What Is Margaret Atwood’s Writing Process?
Atwood says she tends to handwrite her drafts because that is how she gets the best flow from brain to hand to the page. She describes herself as a “downhill skier”— she tries to go as fast as she can and then backtracks to fill in the gaps later.
And although she is known for the scale and perspicacity of her ideas, Atwood is adamant that is not where her books start, nor should they.
“I never start with an idea,” says Atwood. “When people are teaching books, books that have already been finished—then they can talk about ideas, because by that time somebody might know what the idea is or what the ideas are.”
“The way we were taught literature in high school was probably backward. We were taught that there was this container. The work of art. There were these ideas like prizes in a Cracker Jack box, but that isn't usually how writers write. They start with characters, they start with voices, they start with scenes. Sometimes my books have started with objects. And out of that comes a story. Because what are novels if not stories.”
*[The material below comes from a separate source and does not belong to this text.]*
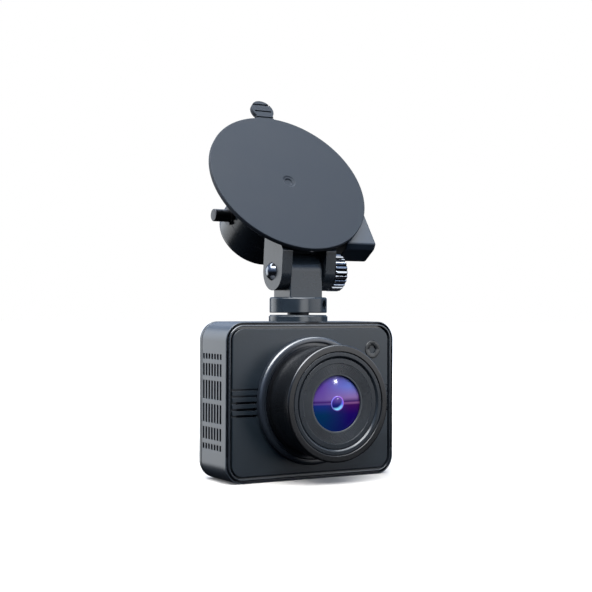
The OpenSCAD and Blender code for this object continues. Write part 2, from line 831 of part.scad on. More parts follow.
// Stud that the lever's cam pulls: head in the cup, stem, and a yoke round the cam
module cup_stud() {
    window_y = cam_r + stud_travel + 0.4;
    window_z = cam_r + yoke_play;
    yoke_z = -pin_reach - stud_travel;
    color([0.75, 0.76, 0.78]) cup_frame() difference() {
        union() {
            translate([0, 0, flange_z + 0.1]) cylinder(r = stud_head_r, h = stud_head_t);
            translate([0, 0, yoke_z + window_z]) cylinder(r = stem_r, h = flange_z + 0.5 - yoke_z - window_z);
            translate([-yoke_half, -window_y - yoke_wall, yoke_z - window_z - yoke_wall])
                cube([2 * yoke_half, 2 * (window_y + yoke_wall), 2 * (window_z + yoke_wall)]);
        }
        translate([-10, -window_y, yoke_z - window_z]) cube([20, 2 * window_y, 2 * window_z]);
    }
}

module lever_pin() {
    color([0.08, 0.09, 0.11]) cup_frame() translate([0, 0, -pin_reach]) x_rod(pin_r, pin_left, lever_out - 1.5);
}

module pin_clip() {
    color([0.5, 0.5, 0.52]) cup_frame() translate([0, 0, -pin_reach]) difference() {
        x_rod(pin_r + 1.2, -drum_r - 1, -drum_r - 0.4);
        x_rod(pin_r, -30, 30);
        translate([-drum_r - 2, -pin_r - 4, -0.9]) cube([3, 5, 1.8]);
    }
}

module pin_cam() {
    color([0.8, 0.8, 0.78]) cup_frame() translate([0, 0, -pin_reach]) difference() {
        translate([0, 0, -stud_travel]) x_rod(cam_r, -cam_half, cam_half);
        x_rod(pin_r, -10, 10);
    }
}

module lever_paddle() {
    color([0.36, 0.39, 0.44]) cup_frame() difference() {
        union() {
            translate([lever_in, 0, 0]) rotate([90, 0, 90]) linear_extrude(lever_out - lever_in) polygon([
                [paddle_low, -5.4], [paddle_low + 1.1, paddle_front], [-4, paddle_front], [3.4, -10],
                [hub_r, -pin_reach], [-hub_r, -pin_reach], [-11, paddle_back], [paddle_low, paddle_back]
            ]);
            translate([0, 0, -pin_reach]) x_rod(hub_r, hub_in, lever_out);
        }
        translate([0, 0, -pin_reach]) x_rod(pin_r, 0, lever_out - 1.5);
    }
}

main_shell();
front_cover();
front_panel();
rear_cover();
emblem();
lens_flange();
lens_barrel();
trim_ring();
retaining_ring();
lens_baffle();
front_lens();
middle_lens();
rear_lens();
aperture_stop();
lens_cell();
sensor_holder();
ir_filter();
image_sensor();
sensor_board();
main_board();
processor();
board_shield();
backup_cell();
display();
screen_cover();
speaker();
microphone();
card_socket();
memory_card();
power_socket();
menu_key();
up_key();
down_key();
ok_key();
key_board();
key_switches();
reset_button();
body_screws();
foot_ring();
spindle();
spindle_washer();
spindle_screw();
swivel_collar();
set_screw();
mount_housing();
housing_cap();
housing_screw();
clamp_bolt();
clamp_washer();
clamp_knob();
knob_nut();
suction_cup();
cup_stud();
lever_pin();
pin_clip();
pin_cam();
lever_paddle();
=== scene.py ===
import json
import math

import bmesh
import bpy
from mathutils import Matrix, Vector


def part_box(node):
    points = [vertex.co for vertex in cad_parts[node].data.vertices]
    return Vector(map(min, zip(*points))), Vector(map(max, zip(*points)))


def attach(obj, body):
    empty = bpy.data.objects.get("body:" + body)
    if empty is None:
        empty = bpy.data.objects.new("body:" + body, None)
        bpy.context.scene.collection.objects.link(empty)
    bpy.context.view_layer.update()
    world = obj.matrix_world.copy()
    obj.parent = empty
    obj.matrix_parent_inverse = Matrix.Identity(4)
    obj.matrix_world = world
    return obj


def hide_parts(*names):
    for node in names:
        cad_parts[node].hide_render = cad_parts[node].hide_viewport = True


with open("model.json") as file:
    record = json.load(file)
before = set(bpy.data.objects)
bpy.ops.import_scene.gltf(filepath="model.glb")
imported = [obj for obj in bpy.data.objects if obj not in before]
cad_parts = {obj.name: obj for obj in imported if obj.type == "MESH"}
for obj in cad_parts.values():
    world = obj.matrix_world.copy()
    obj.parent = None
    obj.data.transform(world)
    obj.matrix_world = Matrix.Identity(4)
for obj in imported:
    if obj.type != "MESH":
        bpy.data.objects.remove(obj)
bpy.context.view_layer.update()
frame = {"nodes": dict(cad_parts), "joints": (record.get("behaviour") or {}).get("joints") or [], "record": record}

# Dash camera on a suction mount. Blender works in metres; shapes here are drawn in millimetres.
MM = 0.001
NODE_BODY = {n: b for b, nodes in frame["record"]["behaviour"]["bodies"].items() for n in nodes}


# ---------- places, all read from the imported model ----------

def box_mm(node):
    """A node's lowest and highest corners in millimetres."""
    low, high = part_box(node)
    return low / MM, high / MM


def middle_mm(node):
    """The middle of a node's box in millimetres."""
    low, high = box_mm(node)
    return (low + high) / 2


def named(rows, name):
    """The row of that name among the record's joints or mounts."""
    return next(row for row in rows if row["name"] == name)


shell_low, shell_high = box_mm("main_shell")
BODY_W = shell_high.x - shell_low.x
BODY_H = shell_high.z - shell_low.z
MID_Z = BODY_H / 2
CORNER_R = 6.5
WALL = 1.6

# Layers of the body: distances f in front of its middle
SHELL_LIP = -shell_low.y
SHELL_REAR = -shell_high.y
FRONT = -box_mm("front_cover")[0].y
SHELL_FRONT = FRONT - 1.8
COVER_BACK = FRONT - 3
PANEL = -box_mm("front_panel")[0].y
PANEL_BACK = -box_mm("front_panel")[1].y
REAR = -box_mm("rear_cover")[1].y
REAR_RIM = REAR + 2.2
LENS_REACH = -box_mm("lens_barrel")[0].y
RIM_R = box_mm("lens_barrel")[1].x
FLANGE_R = box_mm("lens_flange")[1].x
BARREL_R = RIM_R - 0.7
GLASS_R = 9.35
RING_IN = BODY_W / 2 - box_mm("front_cover")[1].x
PANEL_IN = BODY_W / 2 - box_mm("front_panel")[1].x

# Frames: local axes of each group of parts, in millimetres
FACE = Matrix.Rotation(math.radians(90), 4, "X")  # x to the right, y up, height towards the front
LENS = Matrix.Translation((0, 0, MID_Z)) @ FACE
SIDE = Matrix(((0, 0, -1, 0), (-1, 0, 0, 0), (0, 1, 0, 0), (0, 0, 0, 1)))
UPRIGHT = Matrix()
ALONG_X = Matrix(((0, 0, 1, 0), (1, 0, 0, 0), (0, 1, 0, 0), (0, 0, 0, 1)))
PIVOT_Z = named(frame["joints"], "mount_tilt")["pos_m"][2] / MM
PIVOT = Matrix.Translation((0, 0, PIVOT_Z)) @ Matrix.Rotation(math.radians(90), 4, "Y")
cup_face = named(frame["record"]["mounts"], "suction_face")
CUP = (
    Matrix.Translation(Vector(cup_face["pos_m"]) / MM)
    @ Vector((0, 0, 1)).rotation_difference(Vector(cup_face["axis"])).to_matrix().to_4x4()
)
PIN_REACH = -(CUP.inverted() @ (Vector(named(frame["joints"], "lever_swing")["pos_m"]) / MM)).z
CUP_ALONG_X = CUP @ ALONG_X
PIN_AXIS = CUP_ALONG_X @ Matrix.Translation((0, -PIN_REACH, 0))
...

How Does Margaret Atwood Approach Genre?
Often, books in the science fiction genre are seen as separate from works of serious literary fiction—but Atwood blurs the boundaries between the two. In fact, she purposefully avoids thinking about genre while writing; she leaves that task to the marketers.
“What is the value of knowing the genre or type of book you're writing before you start?” she says. “Well, there may be a value in not knowing. And the value of not knowing may be that you may be able to do some genre-bending that if you lock yourself into a preconceived box, you might not be able to do.”
The particular type of sci-fi her works tend to fall into is speculative fiction, where the setting is similar to reality on earth, but with a few key invented elements. She says magazines like New Scientist or Scientific American can spark ideas for this kind of work. She started writing the dystopian Oryx and Crake after reading about genetic experiments and ruminating on extinction.
“For speculative fiction, it has to have its roots in things we can already do, or are on the road to being able to do,” she says. “So the growing of human organs in pigs had already started by the time I wrote Oryx and Crake. They had not quite succeeded, but now they have.”
How Does Margaret Atwood Approach Gender in Writing?
Since her very first novel, The Edible Woman, Atwood has frequently explored the female experience of the world through her books. Often, her main character is female, but even when it’s not, she writes with a distinctive awareness of the role of gender in shaping their identity. This is intentional; she considers both the performative aspects of gender—what a person is taught to show the world—and the ways they might defy those norms.
“What does it mean, for instance, in the Tudor era to be a male person? What does it mean to be a female person?” she says. “And in our age, we no longer think that there are only two packages, pink and blue. And science has backed that up. It's a bell curve. It's a continuum. And your character can be situated anywhere on that continuum.”
When she’s writing women, she values imperfection and even villainy. She wrote The Robber Bride—the name comes from a gender switch on a Grimm's fairytale called The Robber Bridegroom—in indignation after someone told her there were no female conmen.
“Women come in all shapes and sizes, ages and stages, heights and colors, and different parts of the world,” she says. “And to expect or demand that they be angelic and perfect is very Victorian. There's limited space on a pedestal. You don't get to move around a lot.”